A MORI poll conducted for the Electoral Commission showed some concern by electors but, in the main, voters in the pilot areas generally had positive things to say about the trials that had taken place last May. Nearly 90 per cent of electors agreed that all-postal votes made the whole process easier to use and more convenient. Importantly, they also felt that it allowed voters not to worry about missing polling day. We all know how often someone says, "Oh gosh, was it last Thursday? I'd forgotten". So I hope that that problem will be solved.
The Polls Apart report by Scope noted that postal voting appealed to the majority of disabled people who completed the survey. Some 91 per cent of those who responded found it very easy and 84 per cent found postal voting very convenient. Only 4 per cent did not find it convenient.
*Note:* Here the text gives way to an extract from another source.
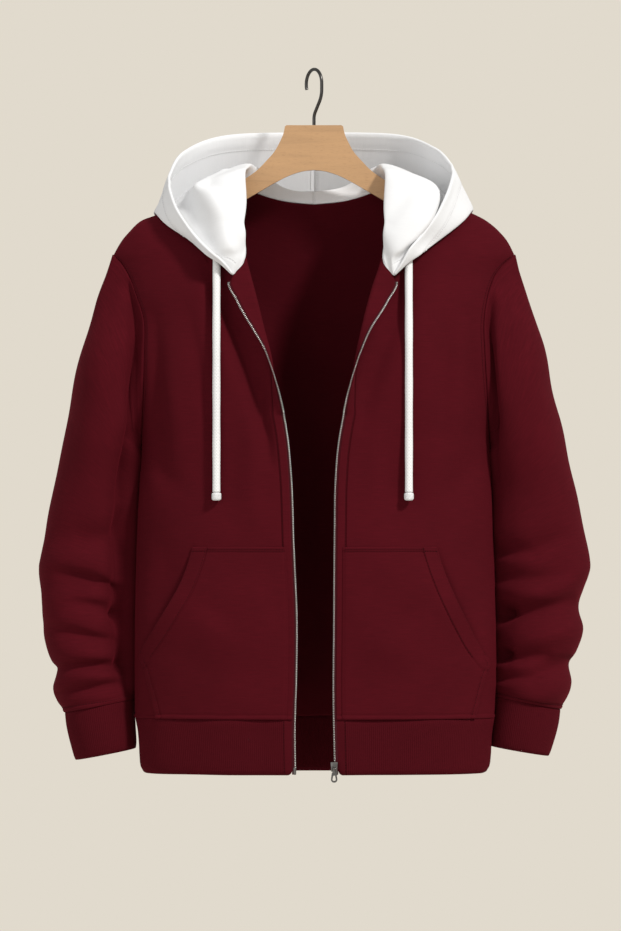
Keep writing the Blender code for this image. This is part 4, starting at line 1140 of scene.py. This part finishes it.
def add_back():
    at_neck = NECK_POINT[0] / SHOULDER_POINT[0]
    half = np.concatenate([at_neck * slowing(34)[:-1], at_neck + (1 - at_neck) * slowing(36)])
    share_down = np.concatenate([np.linspace(0, 0.98, 112)[:-1] ** 1.4,
                                 np.linspace(0.98 ** 1.4, 1, 14)])
    grid = []
    for down in share_down:
        row = []
        for across in np.concatenate([-half[:0:-1], half]):
            side = LEFT if across < 0 else RIGHT
            top = back_top(side, abs(across) * SHOULDER_POINT[0])
            z = top + (BODY_END_Z - top) * down
            width = SHOULDER_POINT[0] if z >= SHOULDER_POINT[1] else edge_out(side, z)
            out = abs(across) * width
            row.append(place(side, out, -depth(side, out, z, 2), z))
        grid.append(row)
    grid = np.array(grid)
    outside = (0, 2, -0.5)
    edge, z = np.minimum(from_start(grid), from_edge(grid)), grid[..., 2]
    fold = 1.4 * creases(flat_map(grid), BACK_FOLDS) + 0.0014 * waves(flat_map(grid), 31, 0.15)
    calm = (rising(edge, 0, 0.035) * rising(z, HEM_SEAM_Z, 0.03)
            * falling(z, BACK_NECK_Z - 0.02, 0.06))
    grid = grid + facing(grid, outside) * (fold * calm)[..., None]
    piece = shell("back_panel", grid, CLOTH, maroon_knit, outside,
                  swell=hem_ridge(z - BODY_END_Z))
    finish_piece(piece, "maroon_knit", "back")


SLEEVE_FOLDS = {
    "left": [  # on the front half: height, width, lean, path of (out, z)
        (-6.2, 9.5, 0.35, [(312, -600), (272, -608), (240, -620), (196, -634)]),
        (-7, 8.5, 0.25, [(286, -638), (250, -644), (222, -652), (180, -668)]),
        (-6.2, 10, 0.35, [(326, -668), (290, -674), (255, -683), (218, -688)]),
        (-6.8, 8, 0.2, [(290, -712), (255, -714), (222, -714), (180, -716)]),
        (-7, 8.5, 0.3, [(322, -752), (282, -741), (250, -737), (215, -735)]),
        (4.2, 14, 0, [(330, -636), (290, -636), (240, -636)]),
        (3.8, 13, 0, [(312, -702), (270, -702), (232, -700)]),
        (3.6, 11, 0, [(310, -726), (270, -727), (230, -727)]),
        (3, 15, 0, [(318, -580), (268, -590), (226, -604)]),
        (-4, 15, 0, [(190, -530), (236, -558), (290, -562)]),
        (-4, 12, 0, [(206, -640), (226, -654), (240, -658)]),
        (-4, 10, 0, [(206, -700), (224, -706), (238, -708)]),
        (3.2, 18, 0, [(246, -310), (268, -420), (276, -520)])],
    "right": [
        (-5.8, 9.5, 0.3, [(186, -566), (226, -580), (262, -578), (306, -556)]),
        (-5.2, 11, 0.2, [(180, -604), (226, -610), (270, -612), (314, -600)]),
        (-7.2, 9.5, 0.3, [(190, -660), (226, -655), (270, -648), (316, -634)]),
        (-6.6, 8, 0.2, [(180, -702), (224, -706), (250, -706), (286, -700)]),
        (-7, 9, 0.3, [(190, -734), (226, -731), (262, -728), (312, -708)]),
        (4.2, 14, 0, [(326, -600), (284, -628), (234, -632)]),
        (3.6, 12, 0, [(318, -668), (272, -682), (230, -682)]),
        (3.4, 11, 0, [(310, -742), (266, -752), (232, -748)]),
        (-5, 11, 0, [(210, -652), (224, -655), (238, -653)]),
        (-4.5, 10, 0, [(210, -700), (224, -705), (238, -706)]),
        (3.2, 18, 0, [(250, -310), (272, -420), (280, -520)])],
}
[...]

I close with two quotes from focus groups that were conducted by MORI. The first is:
"My wife she never votes, I always do. But she did this time with a postal vote".
The second is:
"I think that if it is going to increase turnout even just slightly so that more people are being represented, then it can be a good thing".
If the electors are reassured that postal voting is a secure method to use—and I believe that every effort is made to ensure that—then more people will respond positively, and we will see an increased participation rate at elections. Ultimately, we have to transform our electoral process so that people feel the value of going out to vote, widen access and modernise democracy.